Question

On my HTML5 website, my "aside" content often contains navigation links to engage the visitor to visit other pages. Such navigation links include the title of the page and sometimes a preview of the content. These links are ramdomly created and can change based upon the cache configuration.

How can I say search engines this content is not relevant for being referenced and that it shouldn't bother doing so? Is there an HTML attribute to specify that on an element?

For instance, I have a page called "Top Music 2011". If you search Google with the request : site:deadrooster.org "Top Music 2011" you'll find many results but only 1 -the first, luckily- is really pertinent. Other pages are retured because once in their lifetime, they contained a link to the "Top Music 2011" page but at the time the user is going to click the link, he can't be sure it's still the case. And I want to fix that.

Was it helpful?

Solution

You can't. To quote from the horse's mouth:

How to tell Google not to [index part of a page]?

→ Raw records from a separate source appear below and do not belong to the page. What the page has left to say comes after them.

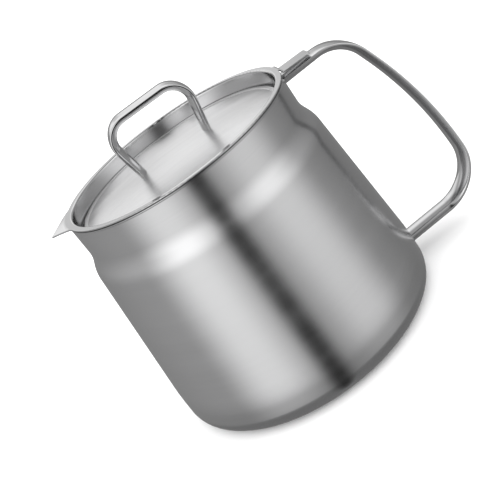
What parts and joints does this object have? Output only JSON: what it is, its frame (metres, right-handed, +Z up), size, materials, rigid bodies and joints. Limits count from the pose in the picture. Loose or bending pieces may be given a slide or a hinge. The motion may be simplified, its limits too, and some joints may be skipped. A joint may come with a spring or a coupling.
{
  "type": "grease container",
  "caption": "Stainless steel pot with a stepped shoulder and a bent strap handle, a drop-in mesh strainer with a pouring beak, and a domed lid, for straining and keeping cooking fat.",
  "frame": {"origin": "centre of the flat base, on the pot's axis", "axes": "+Z up along the pot's axis, +X towards the handle, -X towards the pouring beak"},
  "size_m": [0.1906, 0.1434, 0.15],
  "materials": {
    "pot_steel": "satin polished stainless steel",
    "strap_steel": "polished stainless strap, fine brush lines along its length",
    "sheet_steel": "satin stainless sheet, brushed round the axis",
    "wire_cloth": "woven stainless wire"
  },
  "bodies": {
    "pot": {"pot_body": "pot_steel", "pot_handle": "strap_steel"},
    "strainer": {"strainer_pan": "sheet_steel", "strainer_mesh": "wire_cloth", "mesh_ring": "sheet_steel"},
    "lid": {"lid_plate": "sheet_steel", "lid_handle": "strap_steel"}
  },
  "joints": [
    {"name": "strainer_lift", "type": "slide", "parent": "pot", "child": "strainer", "axis": [0, 0, 1], "range_m": [0, 0.055]},
    {"name": "lid_lift", "type": "slide", "parent": "strainer", "child": "lid", "axis": [0, 0, 1], "range_m": [0, 0.045]}
  ]
}
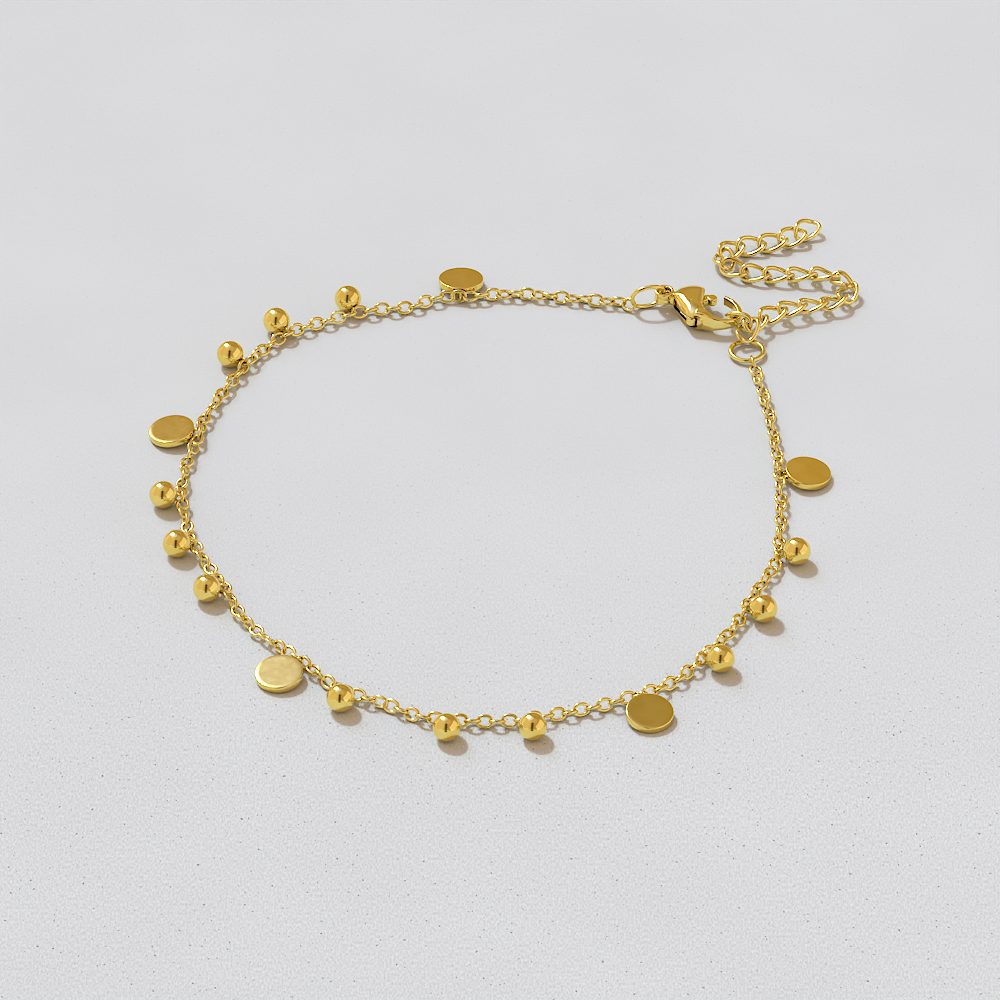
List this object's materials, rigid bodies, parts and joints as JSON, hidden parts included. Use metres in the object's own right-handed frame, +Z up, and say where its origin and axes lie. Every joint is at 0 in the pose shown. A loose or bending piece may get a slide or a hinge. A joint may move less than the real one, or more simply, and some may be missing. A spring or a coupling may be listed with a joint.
{
  "type": "charm anklet",
  "caption": "Fine gold coloured chain anklet with small ball and flat disc charms, a lobster clasp and a curb link extender, laid as a closed loop.",
  "frame": {"origin": "middle of the bottom of the whole part's box, on the surface that the anklet lies on", "axes": "+Z up from that surface, +Y along the longest side, away from the picture's viewer, +X to the picture's right"},
  "size_m": [0.079, 0.0922, 0.0035],
  "materials": {
    "plated_gold": "polished gold plating on the balls and discs",
    "chain_gold": "bright gold plating on fine wire links",
    "clasp_gold": "polished gold plating on cast and wire fittings"
  },
  "bodies": {
    "anklet": {"ball_01": "plated_gold", "ball_02": "plated_gold", "ball_03": "plated_gold", "ball_04": "plated_gold", "ball_05": "plated_gold", "ball_06": "plated_gold", "ball_07": "plated_gold", "ball_08": "plated_gold", "ball_09": "plated_gold", "ball_10": "plated_gold", "ball_11": "plated_gold", "ball_12": "plated_gold", "chain": "chain_gold", "clasp_body": "clasp_gold", "clasp_pin": "clasp_gold", "disc_01": "plated_gold", "disc_02": "plated_gold", "disc_03": "plated_gold", "disc_04": "plated_gold", "disc_05": "plated_gold", "extender_01": "clasp_gold", "extender_02": "clasp_gold", "extender_03": "clasp_gold", "extender_04": "clasp_gold", "extender_05": "clasp_gold", "extender_06": "clasp_gold", "extender_07": "clasp_gold", "extender_08": "clasp_gold", "extender_09": "clasp_gold", "extender_10": "clasp_gold", "extender_11": "clasp_gold", "extender_12": "clasp_gold", "extender_13": "clasp_gold", "extender_14": "clasp_gold", "extender_15": "clasp_gold", "extender_16": "clasp_gold", "extender_17": "clasp_gold", "extender_18": "clasp_gold", "extender_19": "clasp_gold", "extender_20": "clasp_gold", "ring_clasp": "clasp_gold", "ring_end": "clasp_gold"},
    "lever": {"clasp_lever": "clasp_gold"}
  },
  "joints": [
    {"name": "lever_hinge", "type": "hinge", "parent": "anklet", "child": "lever", "pos_m": [0.02028, 0.02905, 0.00138], "axis": [0, 0, -1], "range_deg": [0, 26], "stiffness_Nm_per_rad": 0.0002, "springref_deg": -8.59}
  ]
}
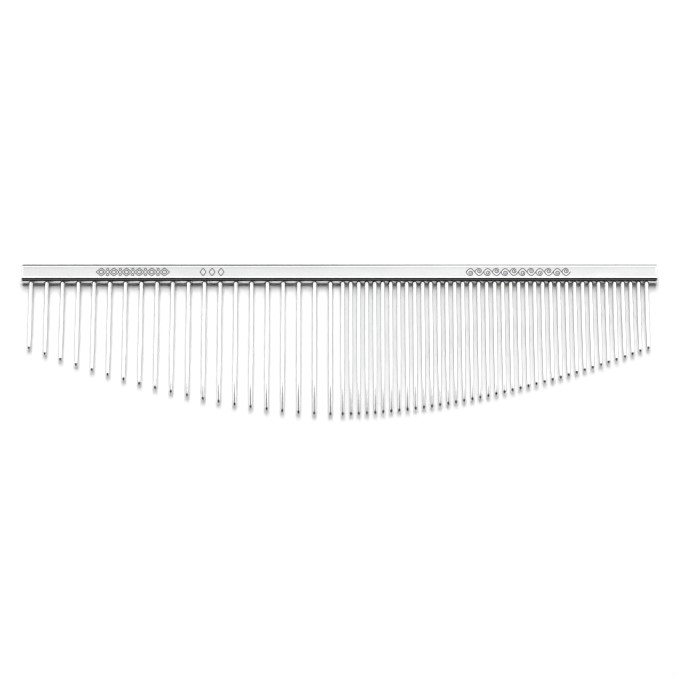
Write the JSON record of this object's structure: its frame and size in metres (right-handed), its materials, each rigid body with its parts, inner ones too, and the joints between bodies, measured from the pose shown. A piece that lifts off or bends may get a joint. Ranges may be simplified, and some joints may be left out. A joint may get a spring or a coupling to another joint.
{
  "type": "dematting comb",
  "caption": "Half-moon grooming comb: straight polished metal spine with round tapered teeth, wide-set on one half and close-set on the other, tips on one shallow arc.",
  "frame": {"origin": "centre of the spine's flat back face, which is the face the comb lies on", "axes": "+X along the spine from the coarse end to the fine end, -Y the way the teeth point, +Z out of the front face, so the comb lies on its back"},
  "size_m": [0.22, 0.0544, 0.0037],
  "materials": {
    "spine_chrome": "polished",
    "coarse_tooth_steel": "polished",
    "fine_tooth_steel": "polished"
  },
  "bodies": {
    "root": {"spine": "spine_chrome", "coarse_tooth_01": "coarse_tooth_steel", "coarse_tooth_02": "coarse_tooth_steel", "coarse_tooth_03": "coarse_tooth_steel", "coarse_tooth_04": "coarse_tooth_steel", "coarse_tooth_05": "coarse_tooth_steel", "coarse_tooth_06": "coarse_tooth_steel", "coarse_tooth_07": "coarse_tooth_steel", "coarse_tooth_08": "coarse_tooth_steel", "coarse_tooth_09": "coarse_tooth_steel", "coarse_tooth_10": "coarse_tooth_steel", "coarse_tooth_11": "coarse_tooth_steel", "coarse_tooth_12": "coarse_tooth_steel", "coarse_tooth_13": "coarse_tooth_steel", "coarse_tooth_14": "coarse_tooth_steel", "coarse_tooth_15": "coarse_tooth_steel", "coarse_tooth_16": "coarse_tooth_steel", "coarse_tooth_17": "coarse_tooth_steel", "coarse_tooth_18": "coarse_tooth_steel", "coarse_tooth_19": "coarse_tooth_steel", "coarse_tooth_20": "coarse_tooth_steel", "fine_tooth_01": "fine_tooth_steel", "fine_tooth_02": "fine_tooth_steel", "fine_tooth_03": "fine_tooth_steel", "fine_tooth_04": "fine_tooth_steel", "fine_tooth_05": "fine_tooth_steel", "fine_tooth_06": "fine_tooth_steel", "fine_tooth_07": "fine_tooth_steel", "fine_tooth_08": "fine_tooth_steel", "fine_tooth_09": "fine_tooth_steel", "fine_tooth_10": "fine_tooth_steel", "fine_tooth_11": "fine_tooth_steel", "fine_tooth_12": "fine_tooth_steel", "fine_tooth_13": "fine_tooth_steel", "fine_tooth_14": "fine_tooth_steel", "fine_tooth_15": "fine_tooth_steel", "fine_tooth_16": "fine_tooth_steel", "fine_tooth_17": "fine_tooth_steel", "fine_tooth_18": "fine_tooth_steel", "fine_tooth_19": "fine_tooth_steel", "fine_tooth_20": "fine_tooth_steel", "fine_tooth_21": "fine_tooth_steel", "fine_tooth_22": "fine_tooth_steel", "fine_tooth_23": "fine_tooth_steel", "fine_tooth_24": "fine_tooth_steel", "fine_tooth_25": "fine_tooth_steel", "fine_tooth_26": "fine_tooth_steel", "fine_tooth_27": "fine_tooth_steel", "fine_tooth_28": "fine_tooth_steel", "fine_tooth_29": "fine_tooth_steel", "fine_tooth_30": "fine_tooth_steel", "fine_tooth_31": "fine_tooth_steel", "fine_tooth_32": "fine_tooth_steel", "fine_tooth_33": "fine_tooth_steel", "fine_tooth_34": "fine_tooth_steel", "fine_tooth_35": "fine_tooth_steel", "fine_tooth_36": "fine_tooth_steel", "fine_tooth_37": "fine_tooth_steel", "fine_tooth_38": "fine_tooth_steel", "fine_tooth_39": "fine_tooth_steel"}
  },
  "joints": []
}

You don't! If it is content, If it is part of that page, then it Will be Crawled, and may be Indexed and Ranked

You cannot use a Meta-Tag, or a HTML tag to tell Google to ignore, discount, not use, refer or touch part of your content.

You can use JavaScript or frames, though this will have other side-effects. This link will give you more information: http://www.google.com/support/forum/p/Webmasters/thread?tid=4790fe490de7a55e&hl=en.

Better to use semantic HTML and leave Google to do its thing.